Platner also had a whole collection of Reddit posts that surfaced like a submarine nobody wanted to see. We’re talking posts where he dismissed military sexual assaults, questioned whether Black restaurant customers tip properly, used homophobic slurs, made anti-LGBTQ jokes, and trashed police officers and rural Americans. All between 2018 and 2021 — not exactly ancient history. He deleted them, of course, but the internet is forever, Graham.
His excuse? Post-traumatic stress and “the crude humor that was a hallmark of the infantry.” And Elizabeth Warren — the same woman who tried to end Pete Hegseth’s career over a cross — looked at all of this and said, basically, “I believe his apology is sincere, and he’s out there talking to the people of Maine every single day.”
Wow. A Christian cross on a Republican? National security threat. A Nazi death’s head on a Democrat? He apologized, everyone move along.
This is what we’ve been telling you about these people for years. The rules they make up don’t apply to them. They never have. Elizabeth Warren spent Hegseth’s confirmation hearing implying that a man who served his country in uniform was some kind of white supremacist because of a religious tattoo. She cited a National Guard report that flagged him as a potential extremist — over a Jerusalem Cross that’s been a symbol of Christianity for a thousand years.
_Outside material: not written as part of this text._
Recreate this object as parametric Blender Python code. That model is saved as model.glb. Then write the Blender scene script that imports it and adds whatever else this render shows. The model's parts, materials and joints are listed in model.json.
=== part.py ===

She used the phrase “insider threat” on national television about a decorated combat veteran.
And now she’s bear-hugging a candidate whose tattoo was the actual logo of a group that murdered millions of people.
The Maine primary has gotten so bizarre that even the left-wing streamer Hasan Piker — a guy who was recently accused of antisemitic comments himself — just endorsed Platner’s opponent, Governor Janet Mills, specifically because he doesn’t want to back the tattoo guy. When Hasan Piker is the voice of reason in your party’s Senate primary, your party has driven so far off the road that Google Maps has given up trying to recalculate.
Mills is the establishment pick, and she’s been running ads hammering Platner on his Reddit posts and the Nazi ink. It’s Democrat-on-Democrat warfare, and honestly, we should all just grab some popcorn and enjoy it. These are the same people who lecture us about tolerance and inclusion every single day, and they can’t even get through a primary without one candidate’s chest looking like a World War II museum exhibit and the other getting endorsed by a guy who shocks his own dog on a livestream.
This is the party that wants to run America. This is the party that calls US the extremists.
The Maine primary isn’t until June, and Susan Collins is sitting there watching the whole thing like a woman who just found out both of her opponents brought knives to their own party’s potluck. If Republicans can’t hold this seat after watching Democrats spend three months arguing about whether a literal Nazi tattoo is a dealbreaker, then we deserve to lose it.
But here’s what we shouldn’t forget when the primary dust settles and Democrats try to pivot back to calling us fascists: Elizabeth Warren endorsed the Totenkopf guy. She looked at a Nazi death’s head and a pile of deleted Reddit slurs and said, “Yeah, he’s our guy.” She put her name on it. And every time she opens her mouth about “extremism” for the rest of her career, this endorsement should be the first and only thing anyone brings up.
A cross is a threat. A Nazi skull is fine. That’s the Democratic Party in 2026, folks. We couldn’t write better material if we tried.